This Article is From Apr 18, 2018

Road Rage Verdict Flawed, Navjot Sidhu Tells Court, Stung By Own Party

The Congress government in Punjab had surprised Navjot Singh Sidhu last week when the government backed his conviction before the Supreme Court and contradicted his contention that Gurnam Singh had died of a cardiac arrest.

Road Rage Verdict Flawed, Navjot Sidhu Tells Court, Stung By Own Party

Navjot Singh Sidhu has questioned the basis of the High Court sentencing him to three years in jail

NEW DELHI: Fighting back the Punjab government which had supported his conviction, Punjab minister Navjot Singh Sidhu on Tuesday told the Supreme Court that the verdict sentencing him to three years in a road rage case was flawed and not based on medical evidence.

Mr Sidhu had allegedly hit a 65-year-old man, Gurnam Singh, on the head during an argument on a road in Patiala on 27 December 1988. Gurnam Singh died in hospital. A key point of Mr Sidhu's defence has been to question the conclusion that the death took place due to the assault.

The trial court had cleared Mr Sidhu of the charge in 1999 but the Punjab and Haryana high court sentenced him to three years in jail in December 2006. The Supreme Court had suspended the sentence the next year.

Last week, the Punjab government had stunned Mr Sidhu when it backed his conviction and contradicted his contention that Gurnam Singh had died of a cardiac arrest.

Mr Sidhu, 54, had quit the BJP after representing Amritsar in Lok Sabha for two terms when the party ticket to contest from the city was given to Finance Minister Arun Jaitley in 2014. He had later joined the Congress, a party that he had run down during the years he was in the BJP, was once seen to be angling for the Deputy Chief Minister's post.

Mr Singh was appointed minister Punjab's tourism and local government minister. But that position did not help change the government's stance in the Supreme Court,

Chief Minister Amarinder Singh later told reporters that his government could not, after having taking the line that he was guilty before two other courts, contradict itself before the top court.

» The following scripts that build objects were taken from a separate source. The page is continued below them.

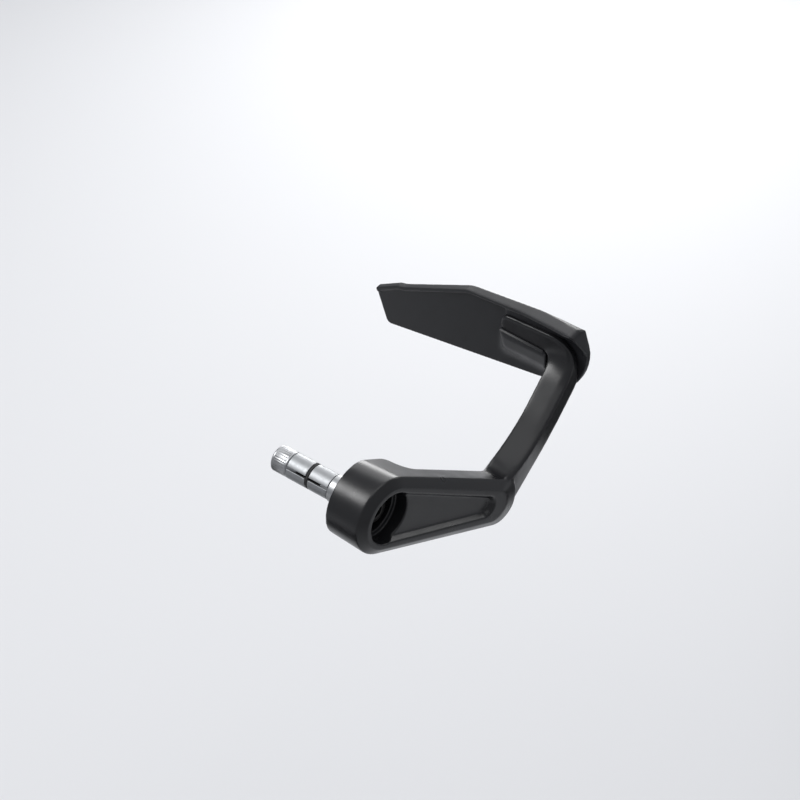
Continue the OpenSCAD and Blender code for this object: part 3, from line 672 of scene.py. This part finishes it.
def sheet(name, place, width, length, turn, material):
    """A flat sheet of the studio, turned by degrees about the vertical."""
    deselect_all()
    bpy.ops.mesh.primitive_plane_add(size=1, location=place, rotation=(0, 0, math.radians(turn)))
    piece = bpy.context.object
    piece.name = name
    bpy.ops.transform.resize(value=(width, length, 1), orient_type="LOCAL")
    piece.data.materials.append(material)
    return piece


sheet("floor", (0, 0, floor_level), floor_size, floor_size, 0,
      paint("pale_floor", (0.71, 0.715, 0.73), 0.7))

# Two black cards lie beside the guard, out of the picture. One keeps the floor's glare off the
# outer faces, the other off the back of the boss and of the blade.
card_black = paint("card_black", (0.01, 0.01, 0.01), 0.9)
for name, x, y, width, length, turn in (("outer_card", 0.24, 0.54, 0.36, 0.36, 25),
                                        ("rear_card", -0.1, -0.37, 0.44, 0.46, 0)):
    card = sheet(name, (x, y, card_level), width, length, turn, card_black)
    card.visible_camera = False


def softbox(name, place, aim, width, height, power):
    """A panel light, out of the camera's sight, that faces aim. The power is in watts."""
    lamp = bpy.data.lights.new(name, "AREA")
    lamp.shape = "RECTANGLE"
    lamp.size = width
    lamp.size_y = height
    lamp.energy = power
    light = bpy.data.objects.new(name, lamp)
    bpy.context.scene.collection.objects.link(light)
    light.location = place
    light.visible_camera = False
    light.rotation_euler = (Vector(aim) - Vector(place)).to_track_quat("-Z", "Y").to_euler()


softbox("ahead_panel", (-0.56, 1.08, 0.04), (0, 0.06, 0), width=0.5, height=0.44, power=4.4)
softbox("pocket_panel", (0.28, 1.05, 0.36), (0.03, 0.03, -0.03), width=0.35, height=0.22,
        power=0.8)
softbox("front_panel", (-0.6, 0.95, 0.62), (0, 0.08, 0), width=0.9, height=0.5, power=2.6)
softbox("rear_softbox", (-0.78, -0.44, 0.88), (0, 0, 0), width=0.6, height=0.42, power=9)
softbox("ceiling", (0.1, 0.3, 1.5), (0.1, 0.3, 0), width=1.5, height=1.5, power=7.5)

surround = bpy.data.worlds.new("pale_air")
bpy.context.scene.world = surround
surround.use_nodes = True
pale_air = surround.node_tree.nodes["Background"]
pale_air.inputs["Color"].default_value = (0.93, 0.95, 1, 1)
pale_air.inputs["Strength"].default_value = 0.4

bpy.context.scene.view_settings.view_transform = "Standard"
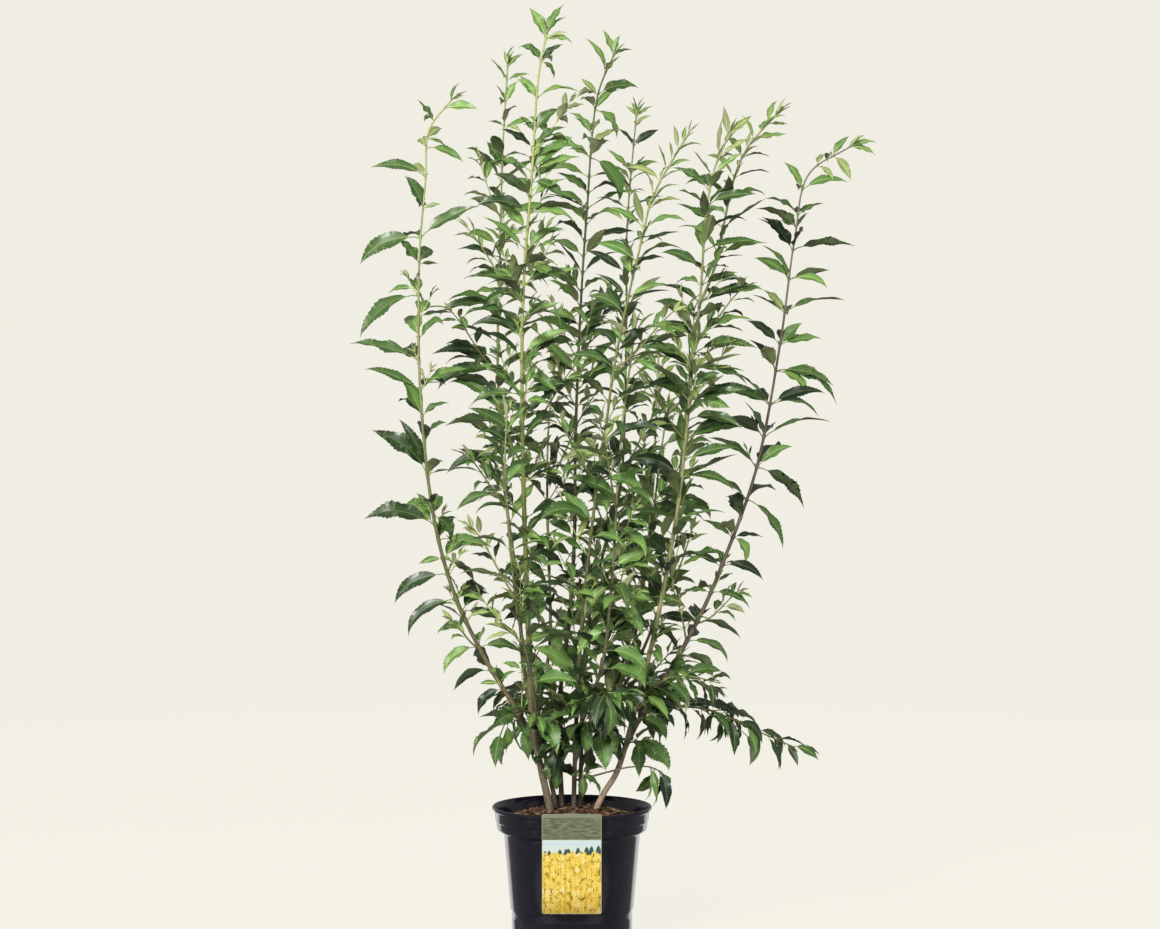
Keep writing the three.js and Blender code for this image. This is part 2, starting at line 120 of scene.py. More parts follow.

Mr Sidhu also told the Supreme Court bench of Justices J Chelameswar and SK Kaul that the three prosecution witnesses had spoken in "different language" before the trial court. Besides, only two of the six members of the medical board had not been examined as witnesses in the case.

"The findings (of the high court) were based on opinion and not on medical evidence. There was no rationale for this kind of an opinion," senior lawyer RS Cheema, appearing for Mr Sidhu, told the top court.

The former cricketer argued there was "ambiguity" regarding the actual cause of death of Patiala resident Gurnam Singh, who had died after he was allegedly given a fist blow by Mr Sidhu.

Two doctors, who were part of the board, were examined as witnesses in the case but the prosecution had not placed on record any material to show that there were deliberations among these experts regarding the cause of death. "The deficiency in the medical evidence was writ large," he said during the arguments which would continue tomorrow, according to news agency Press Trust of India.